Saturday, May 17, 2008

Proxemics and Kinesics

Though she did not feel she could speak for Vietnamese as a whole (for the most part) I was able to get some information.

Interestingly, I found that when it comes to personal space, they are very similar to ourselves, though in a more pronounced way. Strangers are considered exceedingly unwelcome in a Vietnamese person's space, and she feels very uncomfortable standing anywhere near someone she doesn't know. When it comes to people she does know, however, especially family, the distance of comfort narrows to 0-3 inches. This dichotomy of 'stranger' and 'known' seems to be significantly more important than the four zones.

Interestingly, women prefer to keep more space than men do (particularly between themselves and men) while men actually prefer to stand very close to each other, something of the opposite of what we find here in the United States.
She also added that women tend to prefer to socialize and spend time in the kitchen and related areas and men in other areas of the house (particularly if there's a TV) but these are by no means formal or necessary differences, merely preferential and habitual.
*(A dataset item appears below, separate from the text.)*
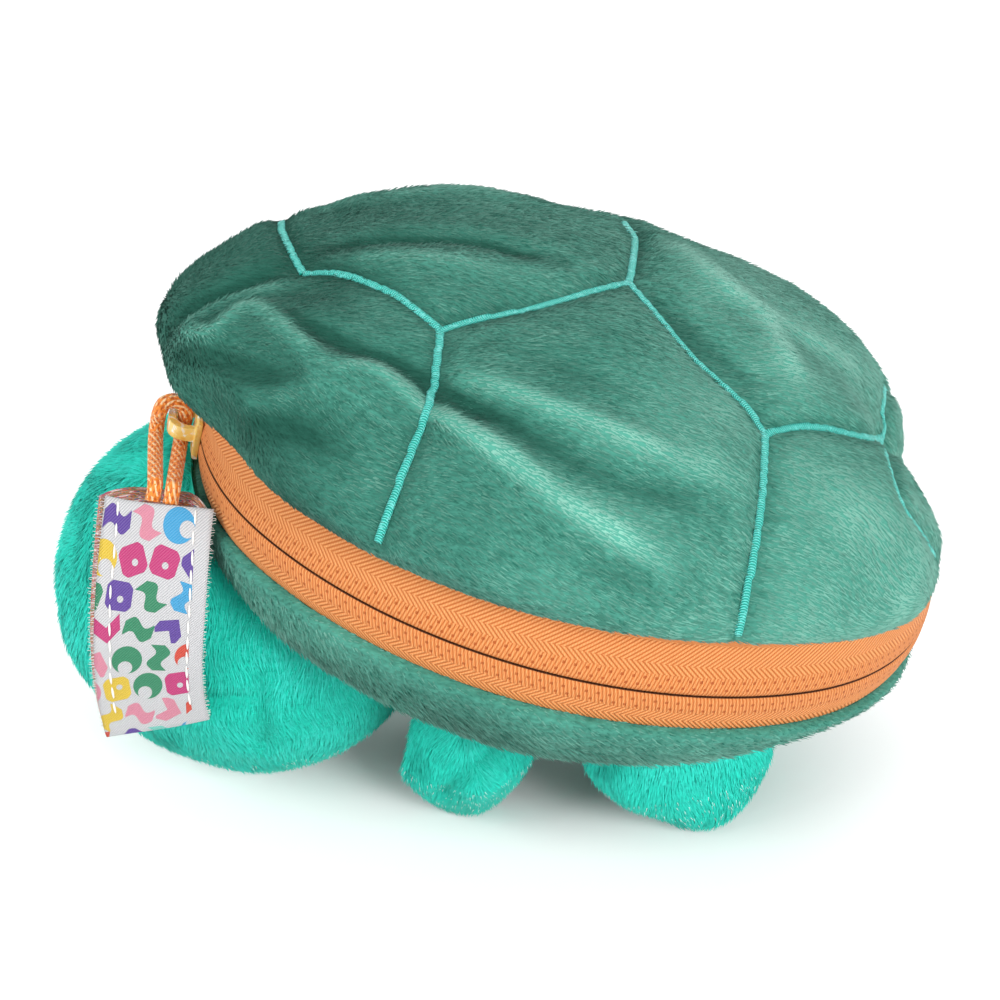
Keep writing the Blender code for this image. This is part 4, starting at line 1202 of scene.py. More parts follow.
# Twill that turns over once on its way up, and beside the gap the knitted strip with two rows of holes
def makeTapeMaterial():
    material, tree, shader = newMaterial("twillTape", tape["orange"], 0.6, specular=0.25)
    split = addNode(tree, "ShaderNodeSeparateXYZ")
    tree.links.new(addNode(tree, "ShaderNodeUVMap", uv_map="weave").outputs[0], split.inputs[0])
    along, height = split.outputs[0], split.outputs[1]

    def within(low, high):  # a mask, 1 between two heights over the middle in metres
        return mathNode(tree, "MULTIPLY", mathNode(tree, "GREATER_THAN", height, low * 10),
                        mathNode(tree, "LESS_THAN", height, high * 10))

    def ribs(slant):
        return placeGroup(tree, twill, Along=along, Across=height, Pitch=tape["rib"] * 12.5, Slant=slant,
                          Thread=tape["thread"] * 10, Share=0.35)["Height"]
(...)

Rather like the United States, a nod of the head means 'I agree.' Whether this is a colonial influence or historic, neither of us were sure. Avoiding eye contact is a way of showing respect towards the elderly or those higher in status, and bowing is a greeting and a way of showing great respect to anyone.
One she showed me was when she held her palm out, and wriggled her fingers; this is to tell someone to 'come here' and is not used with people higher in the pecking order.
A middle finger crossing over a forefinger (with the other fingers closed) is considered obscene, something she described rather than demonstrated.